John wore clothing made of camel’s hair, with a leather belt around his waist, and he ate locusts and wild honey. And this was his message: “After me comes the one more powerful than I, the straps of whose sandals I am not worthy to stoop down and untie. I baptize you with water, but he will baptize you with the Holy Spirit.”
Mark 1:6-8
What do we do with this man? How do we place him in our lives of traffic lights and speed limits, yellow school buses and garbage trucks? Where does he fit in our churches with steeples rising to the limits of technology and colored glass and upholstered pews. Where in our nine-to-fives - our schedules of summer vacations and weekend plans? How do we reconcile his story - his birth in a stable, his death on a cross - so long ago, so far away. How do we relate to his life? His teaching? His stories? His love?
Sandals on dirt roads, robes frayed with washing and use. No laundromats. No deodorant. Nothing easy or readymade. No grocery stores. No cars. A man and his followers walking in the dust. In the heat. Gleaning in the fields. Fishing.
Come, he said, and I will give you rest.
I am the Way, he said.
I am the truth, he said.
I am the life, he said.
Follow me, he said.
I drive through the city and see the frayed coats, worn and dirty, shuffling behind grocery carts piled high with street treasure - bundles of cast-off clothes and blankets. A horn honks, traffic moves on. The woman on the corner holds a sign, a cardboard sign. She doesn't look up as I pass. A sleeping figure wrapped in a blanket on a park bench. A lump of humanity in the busy day - alone. Wrapped. Sleeping. In the open, under the sky, beneath the stares of people passing by.

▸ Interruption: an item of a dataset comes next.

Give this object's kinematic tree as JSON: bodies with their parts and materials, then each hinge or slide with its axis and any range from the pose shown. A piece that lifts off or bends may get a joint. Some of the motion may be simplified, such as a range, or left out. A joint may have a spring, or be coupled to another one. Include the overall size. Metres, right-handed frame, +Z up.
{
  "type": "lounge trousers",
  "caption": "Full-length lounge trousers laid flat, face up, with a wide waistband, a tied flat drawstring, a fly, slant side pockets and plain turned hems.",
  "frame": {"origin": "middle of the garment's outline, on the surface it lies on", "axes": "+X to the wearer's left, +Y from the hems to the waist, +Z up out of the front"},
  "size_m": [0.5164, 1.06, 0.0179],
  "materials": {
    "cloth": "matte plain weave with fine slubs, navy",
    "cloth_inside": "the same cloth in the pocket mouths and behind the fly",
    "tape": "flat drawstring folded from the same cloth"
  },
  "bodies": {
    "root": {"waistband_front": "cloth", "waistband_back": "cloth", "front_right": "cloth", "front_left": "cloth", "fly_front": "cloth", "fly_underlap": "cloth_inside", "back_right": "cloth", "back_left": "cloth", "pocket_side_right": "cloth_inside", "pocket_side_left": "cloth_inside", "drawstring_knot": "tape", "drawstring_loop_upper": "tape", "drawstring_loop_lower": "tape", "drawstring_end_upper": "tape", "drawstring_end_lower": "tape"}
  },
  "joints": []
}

Sandals on dirt roads. No laundromats. Would we have seen him? That man? Would we have been curious because of his words - What if he lived today - would he be a YouTube sensation - gone viral for the miracles he worked? For the chaos he created in the temple? For his different point of view? Would he be the next big news item - another cult leader with a claim to divinity? A homeless, scruffy old hippie touting a religion of free love and back-to-nature living. Would he found a movement of live-in-the-moment, one-day-at-a-time, don't-worry-be-happy? A give-it-all-to-the-needy simple life?
He had to convince his followers. Time after time, story after story. Patiently explaining, patiently repeating - truly, I say to you - over and over - pleading for understanding, his message urgent and oh-so-difficult-to-believe. A message of non-competition - the first shall be last. A message of forgiveness and grace - undeserved and unearned reward given in the land of law and obedience. How hard it must have been to be him. How difficult to be his follower. Nothing easy or readymade. The Son of Man has no place to lay his head.
I sit at my computer, in the early, early morning and think about my Savior, my God, my Hope, my Light. And the details don't matter. He lived. God came to earth in the form of Jesus, two thousand years ago. He lived. He died and he rose from the dead. He lived and now He lives. There is nothing easy about Christ. Everything is easy with Christ. Sandals on dirt roads. I understand that. I can start with that.
Father, thank you for Jesus. Truly. Thank you for your Son. Thank you for the Way, the Truth, and the Life. Thank you for Jesus.